In total, some 6,000 people were executed by the paranoid regime for alleged crimes ranging from treason to foreign travel or practicing a faith.
Tens of thousands more were sent to prisons or camps for forced labour or internment.
Among them was Osman.
As a young man in the 1960s, he was forced to work at a stone quarry after his brother fled the country, bringing suspicion on the rest of his relatives.
But the family nevertheless nurtured their faith, practicing Islam in secret until houses of worship were able to reopen in 1990, just before communism collapsed.
The country has since seen a religious revival. More than half of the 2.8 million population identifies as Muslim, mostly of a moderate strand, while around 30 percent are Catholic and Orthodox Christians.
- Technology helps -
In recent decades, Osman's family has been celebrating the iftar meal with some 20 people at their dinner table.
This year the group is down to seven, among them the grandparents, their son Agron and his wife and children.
"I wish this table was big and my house could be full of friends and relatives," Minire said as she prepared supper with her daughter-in-law Rezarta.
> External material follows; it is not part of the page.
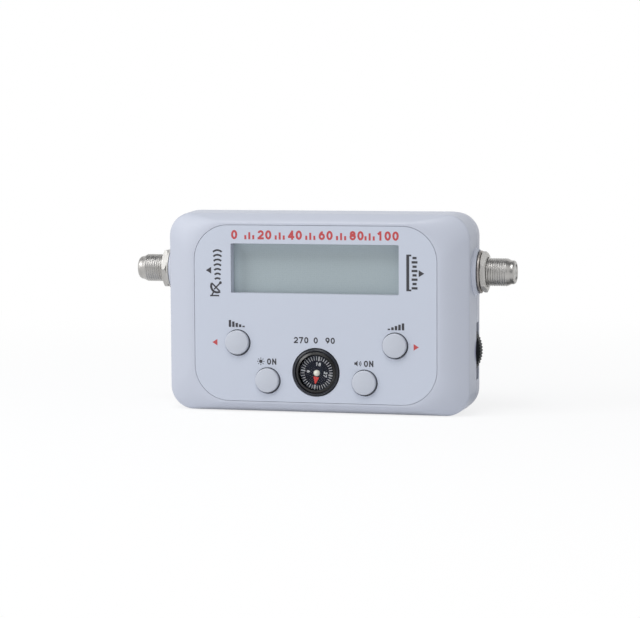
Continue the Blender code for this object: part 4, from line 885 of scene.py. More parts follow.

"Fasting when you're housebound is harder because all you think about is eating," she added with a smile, looking over an enticing spread of rice and meat, salads, roasted vegetables and dates.
After the iftar, Osman led his son and two grandsons, aged 11 and 13, in prayer in the living room.
Now a democracy, Albania has followed much of the world in severely curbing individual freedoms to combat the virus, which has claimed nearly 30 lives.
New technologies, however, are easing the loneliness.
Ahead of their meal, Osman's family pulled out mobile phones to speak with their other relatives over video chats.
"Thanks to technology and social networks, virtually we are closer than ever to our friends," said Agron.
His mother added: "The important thing is to be in good health, because we can still respect all the rites and religious practices in the family."